You think of your Iwájú score as being ‘in conversation’ with that Nollywood tradition?
The process that I'm in right now, working in Hollywood with a lot of projects — it's like having the opportunity to finally play in the game. It's your favourite team. You've been watching from the sidelines all your life, and always felt like you could coach better or you had ideas for how they should play. Then somebody listens to you, and likes your ideas and then says, “Okay, we're going to put you in.” That's where I'm living. That's right now. So there are many genres, many stories, many things where I've had long time questions and thoughts and new ideas about, that I've wanted to explore or contribute to. And with this Iwájú, it was me saying, “What if we took these aesthetics that exist now as a style and an actual language in film scoring — but rather than have them be emotionally flat, we imbue them with these other philosophies and approaches that are personal?”
Right now, it's like watching from the sidelines all my life, then someone's gone: "We're going to put you in."

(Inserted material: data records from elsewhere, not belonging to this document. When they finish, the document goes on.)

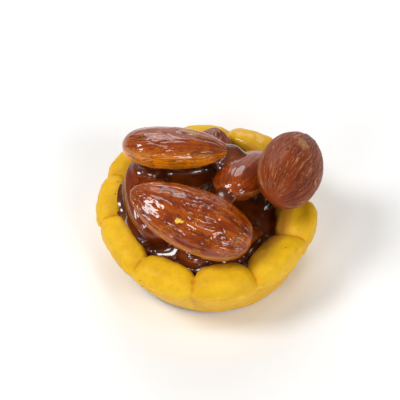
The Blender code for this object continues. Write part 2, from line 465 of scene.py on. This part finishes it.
def nut_underside(graph, place, node):
    """1 on a nut's underside. The nut that leans over the rim turns it to the left."""
    nut = NUTS[node]
    if node == LEANING_NUT:
        leftwards = graph.dot(graph.vector("SUBTRACT", nut["middle"], place), (1 / MM, 0.0, 0.0))
        return graph.rise(leftwards, -1.5, 4.5)
    return graph.rise(nut_coordinates(graph, place, nut)[2], 0.3, -0.35)


def nut_material(node):
    nut = NUTS[node]
    *tints, glaze = NUT_TINTS[node]
    skin_tint, ridge_tint, painted_underside_tint, line_tint = [colour(*tint) for tint in tints]
    material, graph = new_material(node + "_skin")
    place = object_place(graph)
    folds, grooves, wrinkles, keel, clear = nut_pattern(graph, place, nut)
    streaks = nut_streaks(graph, place, nut)
    hairs = graph.noise(streaks, nut["number"] * 8.0, 3.0, 0.65)
    mottle = graph.noise(graph.in_mm(place), 0.3, 3.0, 0.6)
    patches = graph.noise(graph.in_mm(place), 0.42)

    # High places take the ridge colour. The underside takes its own tint, which on most nuts is painted
    # light.
    low = nut_underside(graph, place, node)
    ridge_and_painted_underside = graph.blend(low, ridge_tint, painted_underside_tint)
    bright = graph.rise(folds * 0.6 + wrinkles * 0.5 + mottle * 0.6, 0.68, 1.0)
    tone = graph.blend(bright, graph.blend(low * 0.8, skin_tint, ridge_and_painted_underside), ridge_and_painted_underside)

    # Patches, furrows and hair lines are darker.
    patch_tint = graph.blend(0.5, skin_tint, GROOVE)
    tone = graph.blend(graph.rise(patches, 0.5, 0.66) * 0.55, tone, patch_tint)
    furrows = graph.rise(hairs, 0.5, 0.28) * 0.5 + graph.rise(folds, 0.42, 0.25) * 0.3
    dark = furrows * clear + grooves * 0.5
    tone = graph.blend(graph.math("MINIMUM", dark, 0.8), tone, GROOVE)

    # Fine lines are paler, and the keel is lightened as a painted highlight along the nut's edge. Honey hides
    # some of the lines.
    pale = line(graph, graph.noise(streaks, nut["number"] * 3.3), nut["lines"]) * clear
    pale = pale * graph.rise(mottle, 0.3 + 0.14 * glaze, 0.42 + 0.14 * glaze)
    tone = graph.blend(graph.highest(pale * 0.8, keel * 0.35), tone, line_tint)

    if node in PASTE:
        middle, reach = PASTE[node]
        apart = graph.distance(graph.in_mm(place), middle) + (hairs + patches - 1.0) * 3.0
        tone = graph.blend(graph.rise(apart, reach, reach * 0.3) * 0.7, tone, PASTE_TINT)
    links = {"Base Color": tone}
    constants = {"Roughness": 0.45, "Specular IOR Level": 0.16 - 0.1 * glaze}
    constants.update({"Coat Weight": glaze, "Coat Roughness": 0.03, "Coat IOR": 1.56})
    # Painted glow: the top nut's lower front is made to emit light in place of real light.
    if node in PAINTED_GLOW:
        nearer = graph.dot(graph.vector("SUBTRACT", nut["middle"], place), (0.0, 1 / MM, 0.0))
        painted_glow_mask = low * graph.rise(nearer, -1.0, 2.5) * (1.0 - dark * 1.2)
        links["Emission Color"] = graph.blend(painted_glow_mask, colour(0, 0, 0), PAINTED_GLOW[node])
        constants["Emission Strength"] = PAINTED_GLOW_STRENGTH
    surface(graph, constants, links, (hairs - 0.5) * 0.1 + pale * 0.05)
    return material


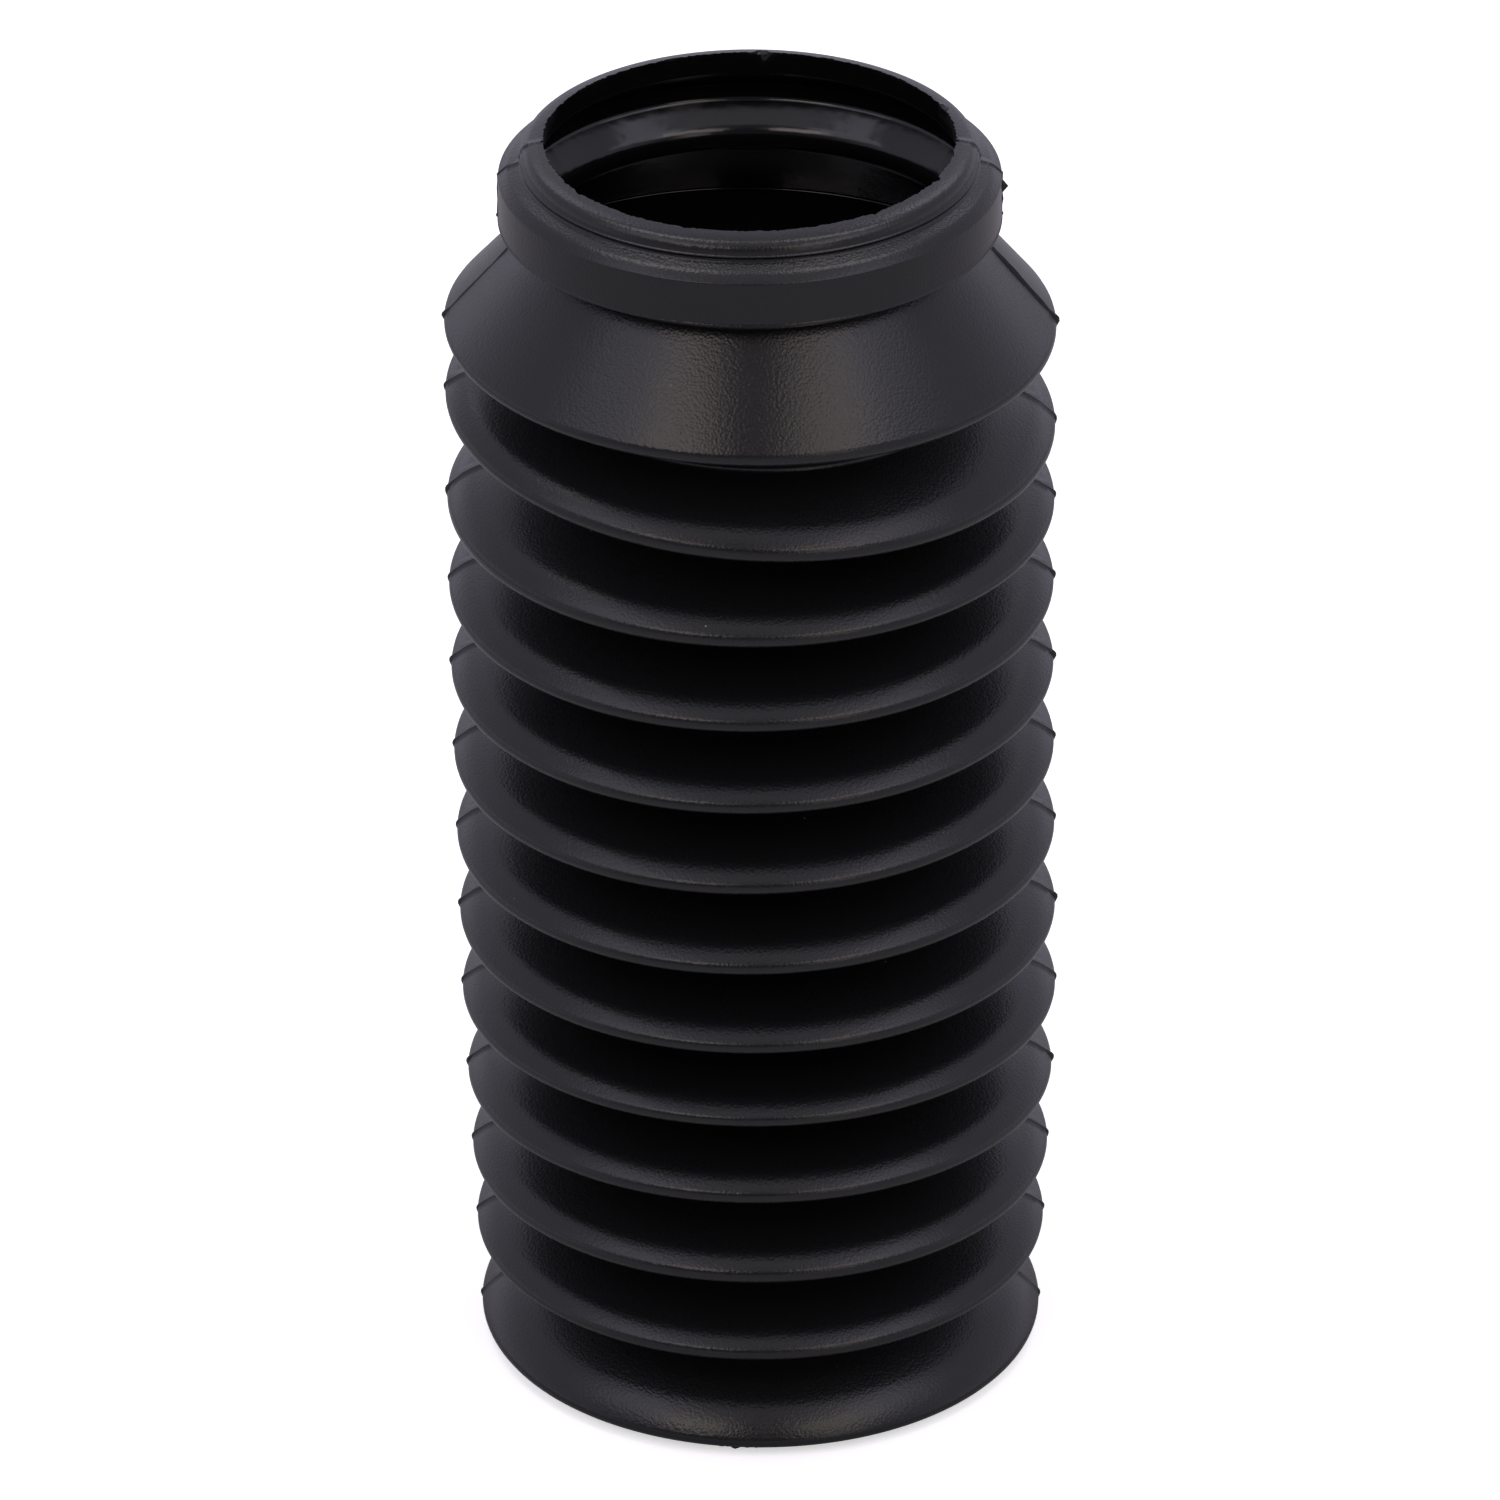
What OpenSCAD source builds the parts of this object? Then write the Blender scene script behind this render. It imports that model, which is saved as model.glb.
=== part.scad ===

It’s me taking what is an intrinsic Nigerian sound, for a truly Nigerian story, and seeing what it sounds like with a huge orchestra. Taking choices from before that may have made me and others chuckle, but appreciating them and taking them further. Who knows, maybe right now there's another person who's chuckling as they listen to my score, and they're going to respond with something new later on. I think that's the way it goes: “This is my contribution, and I will continue to contribute to the conversation while inviting other people as well.”